Jean-Noël Briend, ténor français aux multiples rôles marque son jeu d’une voix très lyrique, latine, qui dénote avec l’ambiance générale, plus froide et austère. Déjà tenu il y a peu à Amsterdam, c’est avec une grande aisance que l’interprète dessine sa voix et son rôle de Porcus, vif, habité et très théâtral. La voix de basse de Jérôme Varnier semble abyssale, sombrement teintée d’une émotion noble et maîtrisée, altière. Gwendoline Blondeel, soprano solo et membre de l'académie de La Monnaie que le public belge a récemment entendue dans Le Silence des Ombres de Benjamin Attahir, marque par une voix baroque, soutenue, riche et surtout très pure.
Œuvre globale, les acteurs et chanteurs sont soulignés par les lumineux chœurs d’enfants et jeunes de l’Académie de La Monnaie sous la direction de Benoît Giaux mais aussi des chœurs de La Monnaie sous la direction de Christophe Talmont. Magnifiée par l’Orchestre Symphonique de la Monnaie, sous la direction de Kazushi Ono, la partition d’Arthur Honegger prend un souffle de modernité, plus électrique, piquée et actuelle. Accompagnée de sons ambiants propre à Romeo Castellucci, la scène prend l’allure d’un réel délirant, ou l’instinct survit encore. « Jeanne rappelle en cette œuvre l’expression d’un moment de conscience où les mourants voient, en quelques instants défiler leur vie, ce moment précurseur dit-on, de toute mort, où, à chaque personnage du drame humain, sont concédées la vision et l’intelligence du rôle dont il était chargé »
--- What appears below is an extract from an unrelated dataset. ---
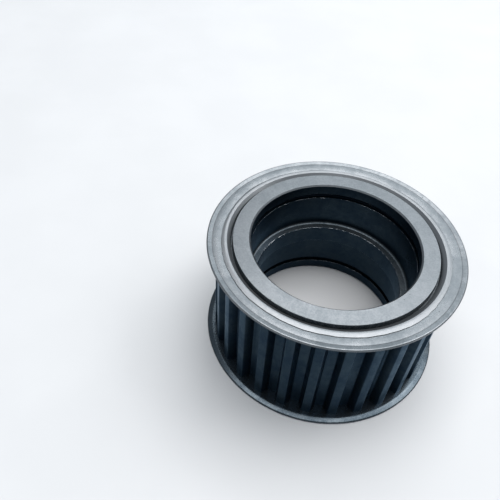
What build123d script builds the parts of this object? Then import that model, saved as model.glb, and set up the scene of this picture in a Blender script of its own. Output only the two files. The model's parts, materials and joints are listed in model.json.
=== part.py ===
from build123d import *
from math import asin, atan2, cos, pi, radians, tan
import os

# Timing belt idler pulley for a 10 mm pitch belt with trapezoidal teeth.
# The pulley's axis is Z. The origin is on the axis, halfway along the teeth.
# All sizes are in millimetres, and angles are in degrees.

# Teeth: the gap between two teeth is a trapezoid that widens outwards.
tooth_count = 28
belt_pitch = 10.0
pitch_line_height = 0.925  # the belt's pitch line runs this far above the tooth tips
gap_opening = 6.57  # width of a gap, straight across, at the tooth tips
gap_depth = 3.4
gap_angle = 50.0  # angle between the two flanks of one gap
tip_fillet = 0.3
root_fillet = 0.6
toothed_width = 46.0

# Flanges: sheet steel rings whose rim is bent away from the belt.
flange_thickness = 1.2
flange_overhang = 3.36  # how far the rim stands above the tooth tips
rim_width = 2.05  # the bent part, measured along the radius
rim_rise = 0.55  # how far the bent part would rise if its edge were left sharp
rim_bend_radius = 1.5  # inside radius of the bend
rim_edge_round = 0.5  # on both edges of the rim
seat_below_root = 0.15  # the flange's seat is turned this much below the tooth roots
seat_land = 0.15  # straight part of the flange's hole, below its 45 degree countersink

# Rolled lip, and the groove that the rolling tool leaves beside it.
lip_wall = 1.2  # wall of the lip at the floor of the groove
lip_lean = 0.6  # how far rolling has moved the top of the lip outwards
lip_crown = 0.08  # the lip's inner edge stands this much above the flange's flat face
lip_sink = 0.15  # the lip's outer edge lies this much below the flange's flat face
roll_groove_floor = 1.4
roll_groove_depth = 3.0
roll_groove_fillet = 0.3

# End faces of the body.
face_above_flange = 0.3
face_edge_break = 0.15
bore_chamfer = 0.6

# Bearing seats, one at each end, for a bearing 62 mm across and 14 mm wide.
bearing_diameter = 62.0
bearing_width = 14.0
bearing_end_play = 0.2
shoulder_height = 3.0  # step, along the radius, from the seat to the rib's bore
shoulder_edge_break = 0.3
seat_fillet = 0.9  # in the corner of the shoulder, smaller than the bearing's chamfer

# Retaining ring groove outside each bearing.
ring_collar = 4.5  # from the end face to the groove
ring_thickness = 2.0
ring_groove_width = 2.15
ring_groove_depth = 1.5

# Overlap that a cutting or joining shape is given so that faces don't just meet.
past = 1.0

# Sizes that follow from the ones above.
tip_radius = tooth_count * belt_pitch / (2 * pi) - pitch_line_height
root_radius = tip_radius - gap_depth
half_width = toothed_width / 2
flange_face = half_width + flange_thickness
countersink = flange_thickness - seat_land
end_face = flange_face + face_above_flange
flange_radius = tip_radius + flange_overhang
flange_seat_radius = root_radius - seat_below_root
lip_top = flange_face + lip_crown
roll_groove_outer = flange_seat_radius - lip_wall
face_radius = roll_groove_outer - roll_groove_floor
bearing_radius = bearing_diameter / 2
rib_radius = bearing_radius - shoulder_height
shoulder_depth = ring_collar + ring_thickness + bearing_width + bearing_end_play


def profile(*points):
    """A closed face from corners given as (distance from the axis, height)."""
    return make_face(Polyline(*points, close=True))


def turned(outline):
    """The solid that an outline sweeps when it turns once about the pulley's axis."""
    return revolve(Plane.XZ * outline, Axis.Z)


def both_ends(upper):
    """A solid at the upper end together with its mirror image at the lower end."""
    return upper + mirror(upper, about=Plane.XY)


def corner(outline, radius, height):
    """The outline's corner nearest to a place given by radius and height."""
    return outline.vertices().sort_by_distance((radius, height, 0))[0]


def tooth_gap():
    """One gap as a flat face: its floor crosses the X axis, and it opens outwards."""
    flank_slope = tan(radians(gap_angle / 2))
    half_opening = gap_opening / 2
    opening = tip_radius * cos(asin(half_opening / tip_radius))
    floor = root_radius
    half_floor = half_opening - (opening - floor) * flank_slope
    outside = opening + past
    half_outside = half_opening + past * flank_slope
    outline = profile(
        (floor, -half_floor),
        (outside, -half_outside),
        (outside, half_outside),
        (floor, half_floor),
    )
    floor_corners = [
        corner(outline, floor, -half_floor),
        corner(outline, floor, half_floor),
    ]
    return fillet(floor_corners, root_fillet)


def toothed_section():
    """The section across the teeth, with every gap cut and every tip rounded."""
    section = Circle(tip_radius) - PolarLocations(0, tooth_count) * tooth_gap()
    tip_corners = [
        place
        for place in section.vertices()
        if abs(Vector(place.X, place.Y, 0).length - tip_radius) < tip_fillet / 10
    ]
    return fillet(tip_corners, tip_fillet)


def end_stub():
    """The end of the body beyond the teeth, still without the rolling groove."""
    outline = profile(
        (0, half_width - past),
        (flange_seat_radius, half_width - past),
        (flange_seat_radius, flange_face - countersink),
        (flange_seat_radius + countersink - lip_sink, flange_face - lip_sink),
        (roll_groove_outer + lip_lean, lip_top),
        (face_radius, lip_top),
        (face_radius, end_face - face_edge_break),
        (face_radius - face_edge_break, end_face),
        (0, end_face),
    )
    return turned(outline)


def roll_groove():
    """The groove beside the lip, wider at its mouth because the lip leans outwards."""
    groove_floor = end_face - roll_groove_depth
    lip_slope = lip_lean / (lip_top - groove_floor)
    mouth = lip_top + past
    outline = profile(
        (face_radius, groove_floor),
        (roll_groove_outer, groove_floor),
        (roll_groove_outer + lip_slope * (mouth - groove_floor), mouth),
        (face_radius, mouth),
    )
    floor_corners = [
        corner(outline, face_radius, groove_floor),
        corner(outline, roll_groove_outer, groove_floor),
    ]
    return turned(fillet(floor_corners, roll_groove_fillet))


def bore():
    """What is bored out of the upper half: the seat, its ring groove and its shoulder."""
    ring_top = end_face - ring_collar
    ring_bottom = ring_top - ring_groove_width
    shoulder = end_face - shoulder_depth
    groove_radius = bearing_radius + ring_groove_depth
    mouth_radius = bearing_radius + bore_chamfer
    outline = profile(
        (0, -past),
        (rib_radius, -past),
        (rib_radius, shoulder - shoulder_edge_break),
        (rib_radius + shoulder_edge_break, shoulder),
        (bearing_radius, shoulder),
        (bearing_radius, ring_bottom),
        (groove_radius, ring_bottom),
        (groove_radius, ring_top),
        (bearing_radius, ring_top),
        (bearing_radius, end_face - bore_chamfer),
        (mouth_radius, end_face),
        (mouth_radius, end_face + past),
        (0, end_face + past),
    )
    return turned(fillet(corner(outline, bearing_radius, shoulder), seat_fillet))


def toothed_body():
    """The steel body: teeth outside, and two bearing seats with a rib between them."""
    blank = extrude(toothed_section(), amount=half_width, both=True)
    blank += both_ends(end_stub())
    blank -= both_ends(bore())
    blank -= both_ends(roll_groove())
    return blank


def flange():
    """The upper flange, locked in its countersink by the body's rolled lip."""
    bend_angle = atan2(rim_rise, rim_width)
    rim_slope = rim_rise / rim_width
    face_bend = flange_radius - rim_width
    belt_bend = face_bend + flange_thickness * tan(bend_angle / 2)
    outline = profile(
        (flange_seat_radius, half_width),
        (belt_bend, half_width),
        (flange_radius, half_width + (flange_radius - belt_bend) * rim_slope),
        (flange_radius, flange_face + rim_rise),
        (face_bend, flange_face),
        (flange_seat_radius + countersink, flange_face),
        (flange_seat_radius, flange_face - countersink),
    )
    outline = fillet(corner(outline, face_bend, flange_face), rim_bend_radius)
    belt_side_radius = rim_bend_radius + flange_thickness
    outline = fillet(corner(outline, belt_bend, half_width), belt_side_radius)
    rim_corners = outline.vertices().sort_by(Axis.X)[-2:]
    return turned(fillet(rim_corners, rim_edge_round))


def write(name, shape):
    """Write one piece to its own file and print what was written."""
    shape.label = name
    export_step(shape, f"parts/{name}.step")
    print(name, "volume", round(shape.volume), "size", shape.bounding_box().size)


os.makedirs("parts", exist_ok=True)
upper_flange = flange()
write("toothed_body", toothed_body())
write("upper_flange", upper_flange)
write("lower_flange", mirror(upper_flange, about=Plane.XY))
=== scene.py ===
# %% [markdown]
# # A flanged timing belt pulley
# This lesson finishes one steel pulley whose working sizes are already settled in CAD.
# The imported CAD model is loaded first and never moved, so every surface made here can
# take its place from it. All lengths are in metres, and +Z is the pulley's own axis.

# %% Load the fixed frame
import json
from math import cos, pi, radians, sin, tan

import bpy
import numpy as np
from mathutils import Euler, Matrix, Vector


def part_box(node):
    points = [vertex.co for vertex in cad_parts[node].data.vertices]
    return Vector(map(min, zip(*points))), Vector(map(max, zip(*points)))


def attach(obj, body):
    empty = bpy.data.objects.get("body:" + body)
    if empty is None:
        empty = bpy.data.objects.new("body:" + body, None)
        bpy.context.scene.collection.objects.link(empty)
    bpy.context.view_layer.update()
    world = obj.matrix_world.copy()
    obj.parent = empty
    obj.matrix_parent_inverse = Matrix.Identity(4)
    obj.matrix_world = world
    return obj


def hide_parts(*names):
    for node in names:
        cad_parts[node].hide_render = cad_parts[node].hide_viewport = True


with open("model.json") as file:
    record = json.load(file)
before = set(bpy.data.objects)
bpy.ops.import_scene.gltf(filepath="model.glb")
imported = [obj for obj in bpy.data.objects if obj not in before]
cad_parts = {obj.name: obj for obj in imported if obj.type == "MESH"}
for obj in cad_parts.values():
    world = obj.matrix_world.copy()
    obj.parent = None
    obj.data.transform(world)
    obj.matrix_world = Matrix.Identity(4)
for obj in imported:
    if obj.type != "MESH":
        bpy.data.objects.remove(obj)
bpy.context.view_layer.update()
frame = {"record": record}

# %% [markdown]
# ## Sizes
# The frame gives the heights and the largest radius. The rest are the sizes that a
# machinist would read from the drawing: the form of one tooth gap for a 10 mm pitch
# belt, the bearing seat with its retaining ring groove, and the rolled lip.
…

Jeanne ou le sacre de l’anti-héroïne
Romeo Castellucci offre encore une fois au monde de l’opéra l’occasion de penser les interprétations d’œuvres avec une fraîcheur décomplexée, inspirée et mystique. Jeanne d’Arc au bûcher se fait Manifeste à propos de l’importance de rompre avec les habitudes néfastes de l’acquis culturel, de repenser l’histoire avec une empathie psychologique, politique et surtout instinctive. Jeanne d’Arc au bûcher, une œuvre brute, à l’image des hommes qui ont fait l’histoire, une œuvre crématoire, ancrée d’une réelle violence, œuvre féministe surtout.